Stated problem:
Return the listing word for word, as given.

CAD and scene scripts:
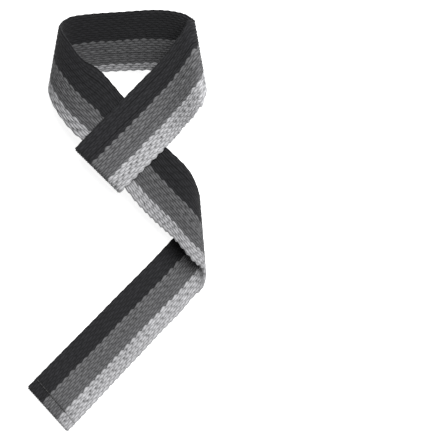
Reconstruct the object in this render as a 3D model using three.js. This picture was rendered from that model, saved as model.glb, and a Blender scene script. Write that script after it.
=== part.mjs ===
// A lasso-type weightlifting strap: one length of heavy cotton webbing, lying where it was put down.
//
// One end is folded back and sewn down to make a slit loop. The other end is hemmed. The webbing
// runs from the slit loop round the wrist loop, comes back, passes through the slit loop and ends
// in a tail that doubles back under itself on the surface that it lies on.
//
// Webbing bends but hardly stretches, so its shape is a row of straight cross lines: the surface
// between two of them is flat across and curved only along the strap. Each row of the tables below
// is one cross line. x points right, y points to the back of the wrist loop, z points up, and the
// tables measure from the crossing, where the strap passes through its own slit loop.

import * as THREE from 'three';

// Driving dimensions, in millimetres and degrees
const webbing_width = 38;
const webbing_thickness = 2.5;
const edge_bevel = 0.6;
const layer_gap = 0.6;

const wrist_loop_width = 92;
const wrist_loop_reach = 65;

const crossing_height = 28.8;
const crossing_slope = 8.5;
const strand_heading = 132.2;
const front_heading = 44.5;

const upper_tail_length = 78.2;
const lower_tail_length = 147.4;
const lower_tail_heading = 226;
const lower_bend_size = 18;

const slit_clearance = 0.5;
const slit_slack = 0.4;
const slit_ramp = 7;
const seam_length = 9;

const hem_length = 12;
const hem_ramp = 24;

// How finely the long curve and the folds are cut
const station_spacing = 3;
const fold_steps = 8;

// Values that follow from them
const half_width = webbing_width / 2;
const half_thickness = webbing_thickness / 2;
const layer_pitch = webbing_thickness + layer_gap;
const slit_depth = 2 * layer_pitch + slit_slack;
const floor_level = half_thickness;
const hem_level = floor_level + layer_pitch;

const heading_vector = (degrees) => {
  const angle = THREE.MathUtils.degToRad(degrees);
  return new THREE.Vector3(Math.cos(angle), Math.sin(angle), 0);
};

// The way across the strap, from its black edge to its light grey edge
const across_vector = (heading, dip) => {
  const fall = THREE.MathUtils.degToRad(dip);
  const level = heading_vector(heading).multiplyScalar(Math.cos(fall));
  return level.setZ(-Math.sin(fall));
};

const strand_way = heading_vector(strand_heading);
const front_way = heading_vector(front_heading);
const lower_tail_way = heading_vector(lower_tail_heading);
const lower_corner = strand_way.clone().multiplyScalar(-upper_tail_length);

// Height and dip of a line that lies in the sloping plane of the crossing, on the given layer
const slope_rise = Math.tan(THREE.MathUtils.degToRad(crossing_slope));
const plane_height = (place, layer) => crossing_height + layer * layer_pitch + slope_rise * place.y;
const plane_dip = (heading) => {
  const rise = slope_rise * Math.sin(THREE.MathUtils.degToRad(heading));
  return THREE.MathUtils.radToDeg(Math.atan(-rise));
};

// Lower tail: share of its length from the lower corner, height, heading across, width share
const lower_tail_rows = [
  { along: 1.00, height: hem_level, heading: -48, width: 1.00 },
  { along: 1 - hem_length / lower_tail_length, height: hem_level, heading: -50, width: 1.00 },
  { along: 1 - (hem_length + hem_ramp) / lower_tail_length, height: floor_level, heading: -56, width: 0.99 },
  { along: 0.67, height: floor_level, heading: -61, width: 0.98 },
  { along: 0.52, height: floor_level, heading: -68, width: 0.97 },
  { along: 0.33, height: floor_level, heading: -78, width: 0.95 },
  { along: 0.24, height: floor_level, heading: -82, width: 0.95 },
];

// Lower bend: x and y as shares of its size from the lower corner, height as a share of the
// crossing's, heading and dip across, width share
const lower_bend_rows = [
  { x: -0.86, y: -0.86, height: floor_level / crossing_height, heading: -85.0, dip: 0.0, width: 0.90 },
  { x: -0.45, y: -0.31, height: 0.125, heading: -85.5, dip: 0.5, width: 0.86 },
  { x: -0.37, y: 0.17, height: 0.38, heading: -85.5, dip: 4.0, width: 0.88 },
  { x: -0.545, y: 0.59, height: 0.65, heading: -87, dip: 6.5, width: 0.92 },
  { x: -0.92, y: 1.05, height: 0.81, heading: -86.5, dip: 8.5, width: 0.95 },
];

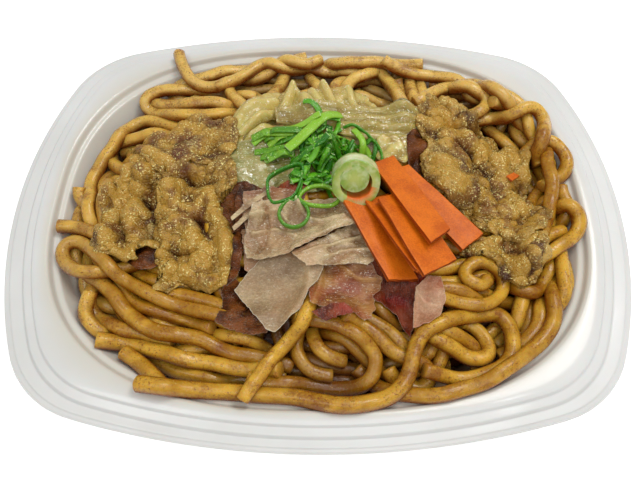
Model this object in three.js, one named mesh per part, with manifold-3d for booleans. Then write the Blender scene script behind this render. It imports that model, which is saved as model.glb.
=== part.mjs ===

Solution for this task:
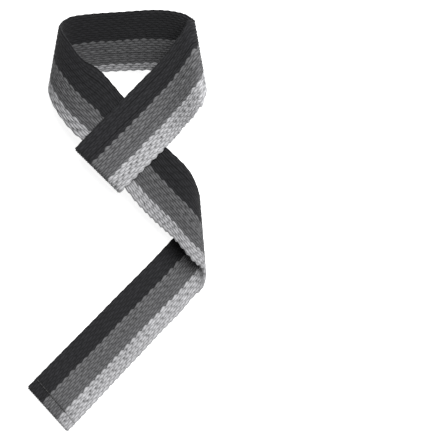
Reconstruct the object in this render as a 3D model using three.js. This picture was rendered from that model, saved as model.glb, and a Blender scene script. Write that script after it.
=== part.mjs ===
// A lasso-type weightlifting strap: one length of heavy cotton webbing, lying where it was put down.
//
// One end is folded back and sewn down to make a slit loop. The other end is hemmed. The webbing
// runs from the slit loop round the wrist loop, comes back, passes through the slit loop and ends
// in a tail that doubles back under itself on the surface that it lies on.
//
// Webbing bends but hardly stretches, so its shape is a row of straight cross lines: the surface
// between two of them is flat across and curved only along the strap. Each row of the tables below
// is one cross line. x points right, y points to the back of the wrist loop, z points up, and the
// tables measure from the crossing, where the strap passes through its own slit loop.

import * as THREE from 'three';

// Driving dimensions, in millimetres and degrees
const webbing_width = 38;
const webbing_thickness = 2.5;
const edge_bevel = 0.6;
const layer_gap = 0.6;

const wrist_loop_width = 92;
const wrist_loop_reach = 65;

const crossing_height = 28.8;
const crossing_slope = 8.5;
const strand_heading = 132.2;
const front_heading = 44.5;

const upper_tail_length = 78.2;
const lower_tail_length = 147.4;
const lower_tail_heading = 226;
const lower_bend_size = 18;

const slit_clearance = 0.5;
const slit_slack = 0.4;
const slit_ramp = 7;
const seam_length = 9;

const hem_length = 12;
const hem_ramp = 24;

// How finely the long curve and the folds are cut
const station_spacing = 3;
const fold_steps = 8;

// Values that follow from them
const half_width = webbing_width / 2;
const half_thickness = webbing_thickness / 2;
const layer_pitch = webbing_thickness + layer_gap;
const slit_depth = 2 * layer_pitch + slit_slack;
const floor_level = half_thickness;
const hem_level = floor_level + layer_pitch;

const heading_vector = (degrees) => {
  const angle = THREE.MathUtils.degToRad(degrees);
  return new THREE.Vector3(Math.cos(angle), Math.sin(angle), 0);
};

// The way across the strap, from its black edge to its light grey edge
const across_vector = (heading, dip) => {
  const fall = THREE.MathUtils.degToRad(dip);
  const level = heading_vector(heading).multiplyScalar(Math.cos(fall));
  return level.setZ(-Math.sin(fall));
};

const strand_way = heading_vector(strand_heading);
const front_way = heading_vector(front_heading);
const lower_tail_way = heading_vector(lower_tail_heading);
const lower_corner = strand_way.clone().multiplyScalar(-upper_tail_length);

// Height and dip of a line that lies in the sloping plane of the crossing, on the given layer
const slope_rise = Math.tan(THREE.MathUtils.degToRad(crossing_slope));
const plane_height = (place, layer) => crossing_height + layer * layer_pitch + slope_rise * place.y;
const plane_dip = (heading) => {
  const rise = slope_rise * Math.sin(THREE.MathUtils.degToRad(heading));
  return THREE.MathUtils.radToDeg(Math.atan(-rise));
};

// Lower tail: share of its length from the lower corner, height, heading across, width share
const lower_tail_rows = [
  { along: 1.00, height: hem_level, heading: -48, width: 1.00 },
  { along: 1 - hem_length / lower_tail_length, height: hem_level, heading: -50, width: 1.00 },
  { along: 1 - (hem_length + hem_ramp) / lower_tail_length, height: floor_level, heading: -56, width: 0.99 },
  { along: 0.67, height: floor_level, heading: -61, width: 0.98 },
  { along: 0.52, height: floor_level, heading: -68, width: 0.97 },
  { along: 0.33, height: floor_level, heading: -78, width: 0.95 },
  { along: 0.24, height: floor_level, heading: -82, width: 0.95 },
];

// Lower bend: x and y as shares of its size from the lower corner, height as a share of the
// crossing's, heading and dip across, width share
const lower_bend_rows = [
  { x: -0.86, y: -0.86, height: floor_level / crossing_height, heading: -85.0, dip: 0.0, width: 0.90 },
  { x: -0.45, y: -0.31, height: 0.125, heading: -85.5, dip: 0.5, width: 0.86 },
  { x: -0.37, y: 0.17, height: 0.38, heading: -85.5, dip: 4.0, width: 0.88 },
  { x: -0.545, y: 0.59, height: 0.65, heading: -87, dip: 6.5, width: 0.92 },
  { x: -0.92, y: 1.05, height: 0.81, heading: -86.5, dip: 8.5, width: 0.95 },
];

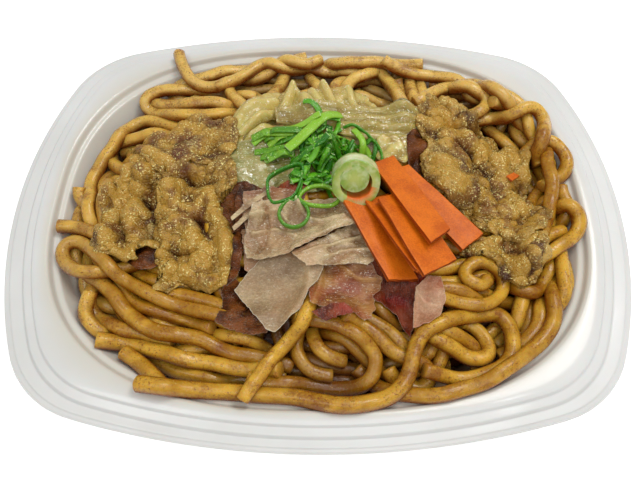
Model this object in three.js, one named mesh per part, with manifold-3d for booleans. Then write the Blender scene script behind this render. It imports that model, which is saved as model.glb.
=== part.mjs ===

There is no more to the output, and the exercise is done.